WASHINGTON - Financial Services Committee Ranking Member Spencer Bachus today released the following statement as Democrats passed an amendment to the Dodd-Frank conference report that would replace a $20 billion "lending tax" with a new accounting gimmick allocating accounted for TARP funds and increasing the FDIC reserve ratio to pay for new government programs. 


"What little credibility the Congressional Budget Office ever had as a non-partisan arbiter of Congressional action is now, once and for all, totally destroyed. 

 

"Chairman Barney Frank claims the CBO score used by Democrats will generate an estimated $11 billion in savings because TARP commitments in the last three months of the program would give rise to $11 billion of losses.  That is some ridiculous accounting.
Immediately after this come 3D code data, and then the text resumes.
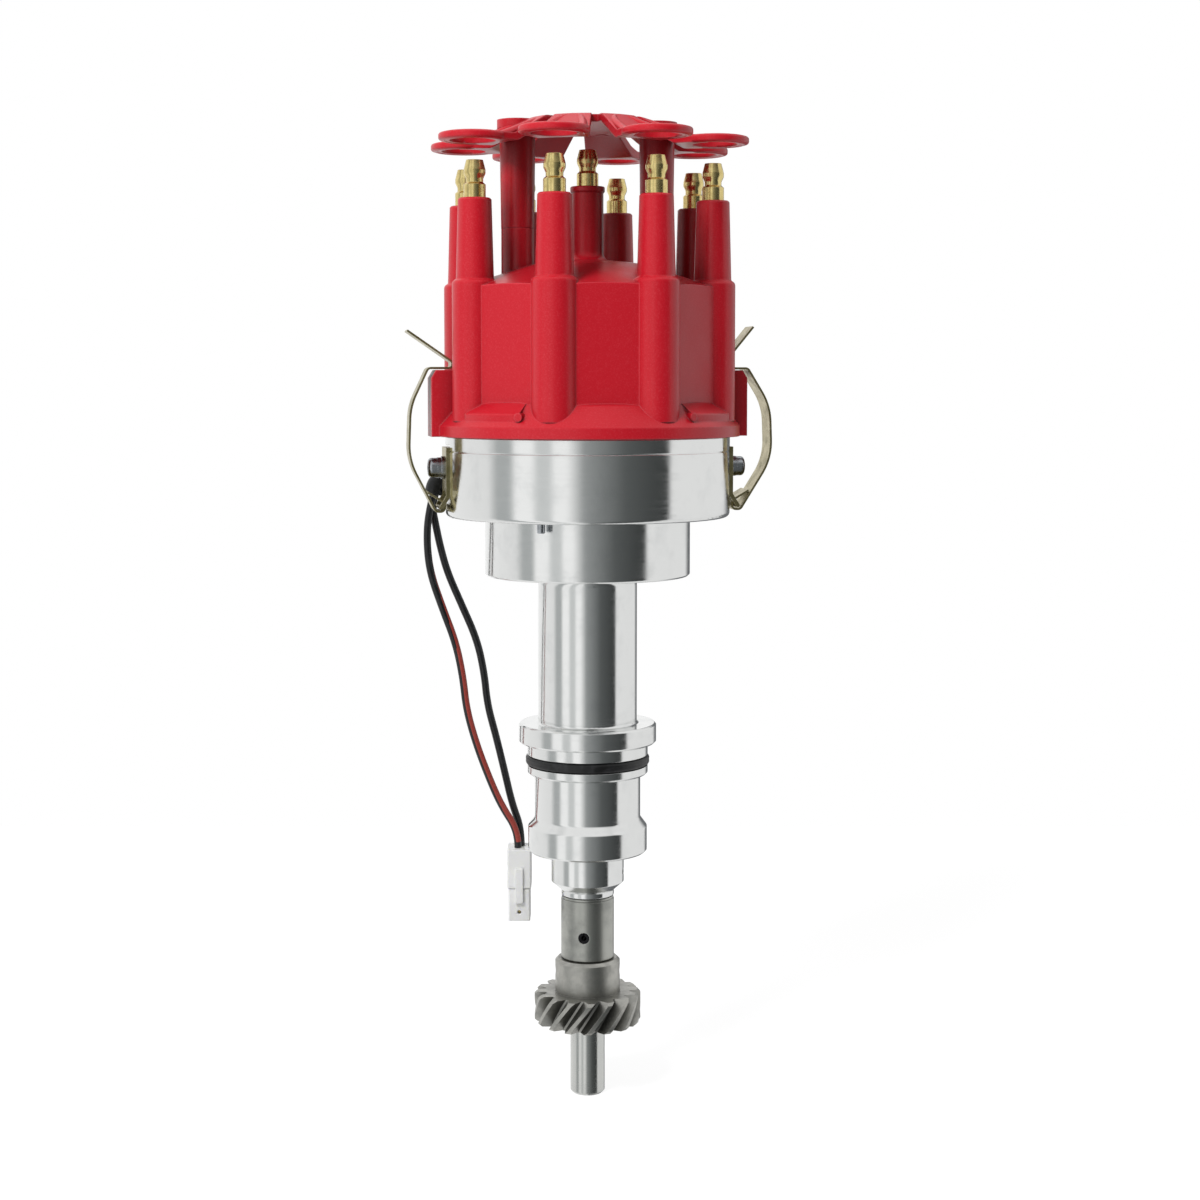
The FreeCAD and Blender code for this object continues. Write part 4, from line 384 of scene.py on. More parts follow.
@dataclass(frozen=True)
class WorkedMetal(Finish):
    """Metal that was stamped, drawn, sintered or cut, with an even skin of its own."""

    second_span: Span = (0.38, 0.66)
    gloss_swing: Span = (-0.08, 0.1)
    patch: float = 3.0

    def dress(self, tree: Tree, shader: Node, place: Socket) -> Patterns:
        """Draw patches of the second tone and a grain.

        Args:
            tree: Node tree of the material.
            shader: Its shader.
            place: Place on the piece, in millimetres.

        Returns:
            The patterns.
        """
        shader.inputs["Metallic"].default_value = 1.0
        patches = add_node(
            tree, "TexNoise",
            {"Vector": place, "Scale": 1 / self.patch, "Detail": 5.0, "Roughness": 0.6, "Distortion": 0.4},
        )
        grain = add_node(tree, "TexNoise", {"Vector": place, "Scale": 1 / self.grain, "Detail": 3.0})
        both = add_node(tree, "Math", {0: grain, 1: patches}, operation="ADD")
        return Patterns(patches.outputs[0], grain.outputs[0], both.outputs[0])


@dataclass(frozen=True)
class Elastomer(Finish):
    """Rubber or soft vinyl, dark and slightly dusty."""

    second_colour: str = "#55565a"
    second_share: float = 0.25
    second_span: Span = (0.5, 0.72)
    gloss_span: Span = (0.35, 0.7)
    gloss_swing: Span = (-0.06, 0.12)
    grain: float = 0.6
    grain_depth: float = 0.03
    dust_per_mm: float = 0.35

    def dress(self, tree: Tree, shader: Node, place: Socket) -> Patterns:
        """Draw dust, which dulls the gloss too, and a soft grain.

        Args:
            tree: Node tree of the material.
            shader: Its shader.
            place: Place on the piece, in millimetres.

        Returns:
            The patterns.
        """
        dust = add_node(
            tree, "TexNoise",
            {"Vector": place, "Scale": self.dust_per_mm, "Detail": 6.0, "Roughness": 0.65},
        )
        grain = add_node(tree, "TexNoise", {"Vector": place, "Scale": 1 / self.grain, "Detail": 2.0})
        return Patterns(dust.outputs[0], grain.outputs[0], dust.outputs[0])


@dataclass(frozen=True)
class ClearishPlastic(Finish):
    """Unfilled plastic with no pigment, which lets light a little way in."""

    clear_share: float = 0.05
    milk_share: float = 0.8
    depth: float = 0.3
    depth_by_colour: Point = (1.0, 1.0, 0.9)
    bending: float = 1.53
    streaks_per_mm: float = 0.5

    def dress(self, tree: Tree, shader: Node, place: Socket) -> Patterns:
        """Let light in, and draw faint flow marks.

        Args:
            tree: Node tree of the material.
            shader: Its shader.
            place: Place on the piece, in millimetres.

        Returns:
            The patterns, with none for the gloss.
        """
        shader.inputs["IOR"].default_value = self.bending
        shader.inputs["Transmission Weight"].default_value = self.clear_share
        shader.inputs["Subsurface Weight"].default_value = self.milk_share
        shader.inputs["Subsurface Scale"].default_value = self.depth * MM
        shader.inputs["Subsurface Radius"].default_value = self.depth_by_colour
        # The melt sets unevenly as it flows, which shows as milky streaks two millimetres wide.
        streaks = add_node(
            tree, "TexNoise",
            {"Vector": place, "Scale": self.streaks_per_mm, "Detail": 3.0, "Distortion": 1.2},
        )
        return Patterns(streaks.outputs[0], streaks.outputs[0])


# Glass filled polyester moulded red: an even strong red with pale specks, half gloss, soft edges.
RED_MOULDING = MouldedPlastic(
    name="polyester_moulded_red", colour="#cb1426", roughness=0.34, edge_radius=0.7,
    edge_colour="#e8606a", edge_share=0.45, second_colour="#dc4e58", second_share=0.3,
)
# Glass filled phenolic of the rotor, module and coil former: black, with grey specks and a soft gloss.
DARK_MOULDING = MouldedPlastic(
    name="phenolic_moulded_black", colour="#17181a", roughness=0.45, edge_radius=0.4,
    edge_colour="#4a4b4e", edge_share=0.4, second_colour="#3a3b3e", second_share=0.35, grain=0.3,
)
# Turned aluminium billet: a bright white metal whose fine rings draw highlights out up and down.
TURNED_ALUMINIUM = TurnedMetal(
    name="aluminium_turned", colour="#e8e9e8", roughness=0.15, stretch=0.35,
    edge_colour="#ffffff", edge_share=0.5, second_colour="#c3c6c7",
)
# Ground bearing steel: a cooler and darker mirror than the aluminium, with the rings of the wheel.
GROUND_STEEL = TurnedMetal(
    name="steel_ground", colour="#cdcecb", roughness=0.24, grain=0.5, grain_depth=0.002,
    edge_colour="#e8e8e6", second_colour="#a2a4a2",
)
# Turned carbon steel left dark by its heat treatment: dull grey with the tool's rings.
COLLAR_STEEL = TurnedMetal(
    name="steel_turned_dark", colour="#b5b6b0", roughness=0.42, grain=0.6, grain_depth=0.008,
    edge_colour="#c5c6c4", second_colour="#7c7d7b", second_share=0.6, stretch=0.5,
)
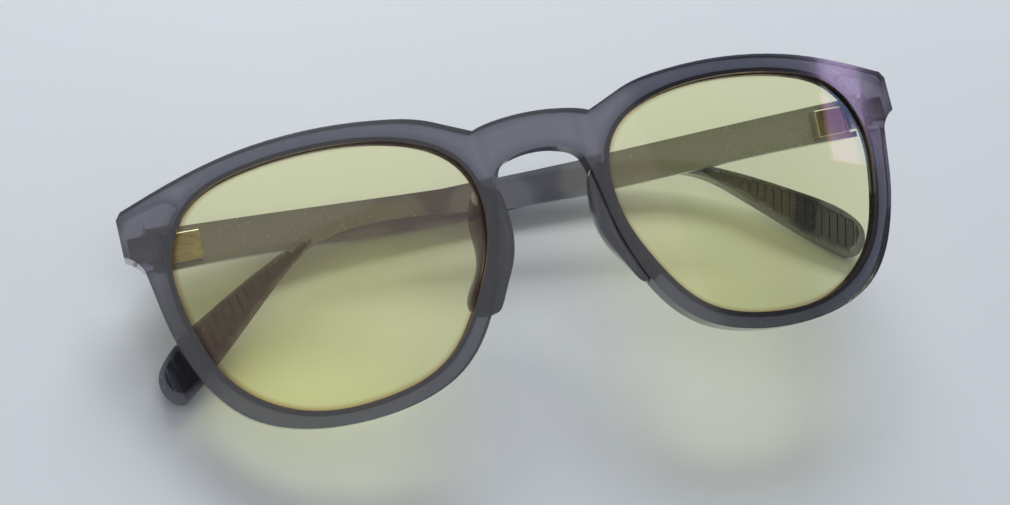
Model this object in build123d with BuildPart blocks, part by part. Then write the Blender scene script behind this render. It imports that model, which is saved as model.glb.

"The previous CBO cost estimate for TARP was not the full $700 billion of the program, but was based on estimated taxpayer money that would be lost in the program if it wasn't paid back.  How would shutting down new programs two months early materially change that?  Did the Administration plan to purposefully make loans in the next two months that would lose billions of taxpayer dollars?

"The funds paid back in TARP are specifically required to reduce the deficit in order to protect the taxpayers' investment and exposure.  But the Democrats are rewriting the law to use TARP as their own personal slush fund to pay for new government programs. 

"Apparently creating new, potentially illegal accounting gimmicks to pay for their pet programs is the Democrats idea of financial reform.  It's a ridiculous scheme, and the American people are going to pay the price if this bill becomes law."